Three former Deutsche Bank AG (DBK)employees told U.S. regulators that the German lender covered up paper losses during the financial crisis, the Financial Times reported. The company disputed the allegation.
The employees — a trader and two risk managers — told the Securities and Exchange Commission that the Frankfurt-based bank inflated the value of credit derivatives to avoid recognizing as much as $12 billion in losses, the newspaper reported, citing people it didn’t identify. The portfolio had a notional value of $130 billion, the FT said.
Let’s drill into this at the most-fundamental level — the reason we have reports like this that surface is that we do not require that all of these instruments trade on an exchange, and thus we continue to have people make claims of asset valuations that are not supported by an actual trade at an actual price.
This sort of intentional distortion became effective law in the United States in 2009 following the Kanjorski hearing when FASB was effectively extorted by Congress.
That was the proximate event that halted the stock market slide in early 2009.
This sort of game, incidentally, has precedent. During the Latin-American Debt Crisis Volcker is known to have intentionally allowed banks to lie about their asset valuations and exposure on Latin American debt. Several large banks were factually insolvent and under the law should have been immediately closed.
There are many who argue that we “orderly markets” require that we allow these games to be played from time to time as these are “temporary insolvencies” and “cure themselves” if we allow large firms to “earn their way out of the hole.”
The truth is more sinister — firms get into the hole in the first place because they believe they will be permitted to play this game and instead of being held to account they will be given a pass.

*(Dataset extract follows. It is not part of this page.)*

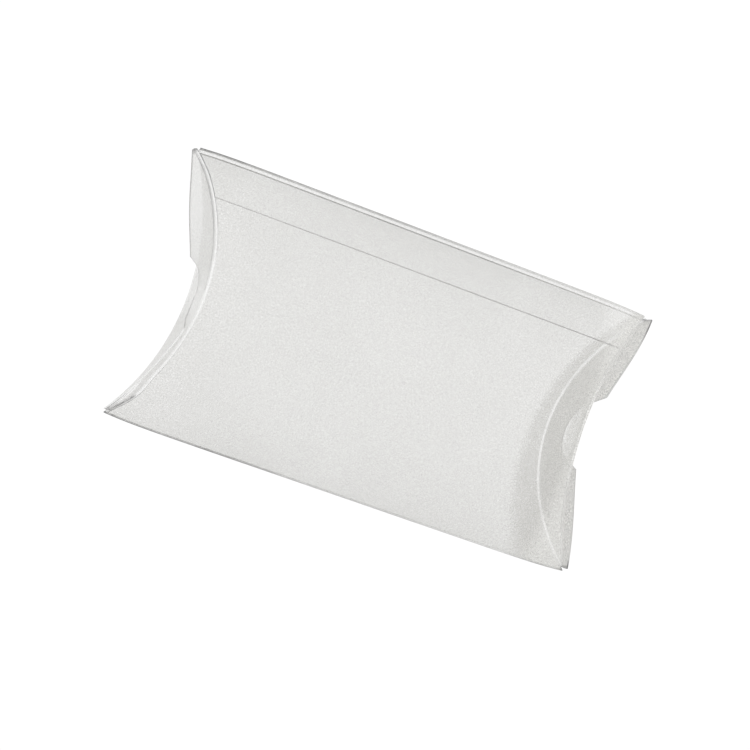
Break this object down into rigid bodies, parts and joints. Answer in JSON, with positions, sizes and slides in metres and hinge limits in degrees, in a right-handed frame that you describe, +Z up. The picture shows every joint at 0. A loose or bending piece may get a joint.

That in turn leads to both outrageous subsidy costs being passed to the taxpayer and general citizen (e.g. ridiculous overdraft fees and other games) through the back door instead of good corporate governance and risk controls being imposed by boards up front.
This is exactly like a gambler in Vegas who has no fear of losing because when he loses he can force someone else to cover his marker, but when he wins he gets to keep the money.
When financial institutions gain the ability to use the guns possessed by government to force others to cover their expenses and commit frauds that you or I would go to prison for, arguing that “the economy requires that we prevent the bad outcomes from happening”, we continually slip further and further toward losing our nation.
This game must stop, not because of an alleged $12 billion concealment but because no institution should be able to counterfeit the currency of any nation in which it operates, and any financial institution that issues unbacked credit whether above-board or under the table is doing exactly that.